■ Set exercise ■
What follows is a listing; restate every line of it word for word.

:: Dataset excerpt ::

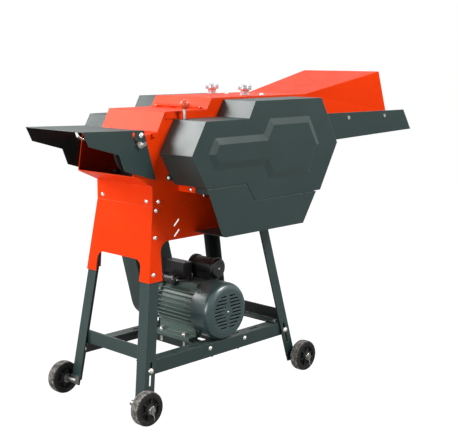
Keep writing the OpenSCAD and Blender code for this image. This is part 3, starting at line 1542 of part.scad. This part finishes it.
legs_front();
legs_rear();
side_rails();
end_rails();
motor_rails();
frame_bolts();
skirt();
skirt_bolts();
side_plate_front();
side_plate_rear();
discharge_chute();
rotor_pan();
feed_box_top();
feed_floor();
rotor_cover();
cover_hinge();
cover_latch();
counter_knife();
rotor_shaft();
rotor_discs();
rotor_knives();
shaft_bearings();
rotor_pulley();
drive_belt();
motor_pulley();
motor_body();
fan_cover();
cooling_fan();
motor_shaft();
terminal_box();
capacitor_covers();
capacitor_leads();
front_guard();
front_guard_lower();
rear_guard();
belt_guard();
cover_bolts();
shift_pinion();
idler_gear();
idler_stud();
lower_roller();
upper_roller();
lower_roller_gears();
upper_roller_gear();
press_frame();
press_springs();
pressure_knob_front();
pressure_knob_rear();
shift_lever();
lever_ball();
shift_bracket();
deflector_hood();
hood_knobs();
feed_tray();
feed_hood();
wheel_front_left();
wheel_front_right();
wheel_rear_left();
wheel_rear_right();
wheel_axles();
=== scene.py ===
import bpy, bmesh, json, math
from mathutils import Vector, Matrix


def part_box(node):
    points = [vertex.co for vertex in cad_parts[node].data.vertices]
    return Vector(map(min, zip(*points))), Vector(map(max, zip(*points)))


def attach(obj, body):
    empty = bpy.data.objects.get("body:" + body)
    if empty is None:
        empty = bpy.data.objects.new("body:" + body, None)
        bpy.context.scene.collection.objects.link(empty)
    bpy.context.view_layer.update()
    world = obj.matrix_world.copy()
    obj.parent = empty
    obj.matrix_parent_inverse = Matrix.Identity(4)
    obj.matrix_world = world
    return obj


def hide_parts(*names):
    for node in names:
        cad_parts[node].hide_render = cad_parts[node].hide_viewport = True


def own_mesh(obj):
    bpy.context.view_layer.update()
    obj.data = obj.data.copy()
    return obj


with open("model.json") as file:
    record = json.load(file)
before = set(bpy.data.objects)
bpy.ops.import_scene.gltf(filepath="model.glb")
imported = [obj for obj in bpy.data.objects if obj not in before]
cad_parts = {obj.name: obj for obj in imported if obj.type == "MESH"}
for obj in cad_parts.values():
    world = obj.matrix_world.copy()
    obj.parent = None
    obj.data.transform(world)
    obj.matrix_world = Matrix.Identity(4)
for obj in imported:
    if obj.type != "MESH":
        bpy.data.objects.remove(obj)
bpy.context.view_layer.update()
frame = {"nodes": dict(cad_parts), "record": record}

nodes = frame["nodes"]
print("frame loaded,", len(nodes), "nodes")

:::

■ Response to the exercise ■
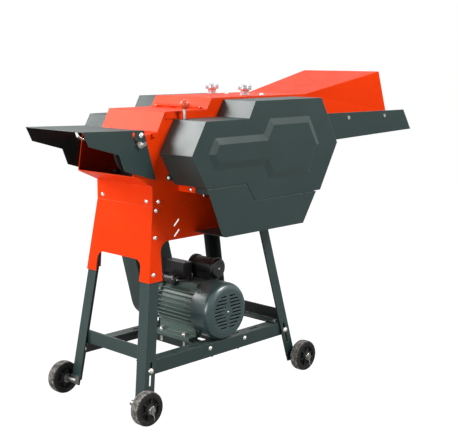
Keep writing the OpenSCAD and Blender code for this image. This is part 3, starting at line 1542 of part.scad. This part finishes it.
legs_front();
legs_rear();
side_rails();
end_rails();
motor_rails();
frame_bolts();
skirt();
skirt_bolts();
side_plate_front();
side_plate_rear();
discharge_chute();
rotor_pan();
feed_box_top();
feed_floor();
rotor_cover();
cover_hinge();
cover_latch();
counter_knife();
rotor_shaft();
rotor_discs();
rotor_knives();
shaft_bearings();
rotor_pulley();
drive_belt();
motor_pulley();
motor_body();
fan_cover();
cooling_fan();
motor_shaft();
terminal_box();
capacitor_covers();
capacitor_leads();
front_guard();
front_guard_lower();
rear_guard();
belt_guard();
cover_bolts();
shift_pinion();
idler_gear();
idler_stud();
lower_roller();
upper_roller();
lower_roller_gears();
upper_roller_gear();
press_frame();
press_springs();
pressure_knob_front();
pressure_knob_rear();
shift_lever();
lever_ball();
shift_bracket();
deflector_hood();
hood_knobs();
feed_tray();
feed_hood();
wheel_front_left();
wheel_front_right();
wheel_rear_left();
wheel_rear_right();
wheel_axles();
=== scene.py ===
import bpy, bmesh, json, math
from mathutils import Vector, Matrix


def part_box(node):
    points = [vertex.co for vertex in cad_parts[node].data.vertices]
    return Vector(map(min, zip(*points))), Vector(map(max, zip(*points)))


def attach(obj, body):
    empty = bpy.data.objects.get("body:" + body)
    if empty is None:
        empty = bpy.data.objects.new("body:" + body, None)
        bpy.context.scene.collection.objects.link(empty)
    bpy.context.view_layer.update()
    world = obj.matrix_world.copy()
    obj.parent = empty
    obj.matrix_parent_inverse = Matrix.Identity(4)
    obj.matrix_world = world
    return obj


def hide_parts(*names):
    for node in names:
        cad_parts[node].hide_render = cad_parts[node].hide_viewport = True


def own_mesh(obj):
    bpy.context.view_layer.update()
    obj.data = obj.data.copy()
    return obj


with open("model.json") as file:
    record = json.load(file)
before = set(bpy.data.objects)
bpy.ops.import_scene.gltf(filepath="model.glb")
imported = [obj for obj in bpy.data.objects if obj not in before]
cad_parts = {obj.name: obj for obj in imported if obj.type == "MESH"}
for obj in cad_parts.values():
    world = obj.matrix_world.copy()
    obj.parent = None
    obj.data.transform(world)
    obj.matrix_world = Matrix.Identity(4)
for obj in imported:
    if obj.type != "MESH":
        bpy.data.objects.remove(obj)
bpy.context.view_layer.update()
frame = {"nodes": dict(cad_parts), "record": record}

nodes = frame["nodes"]
print("frame loaded,", len(nodes), "nodes")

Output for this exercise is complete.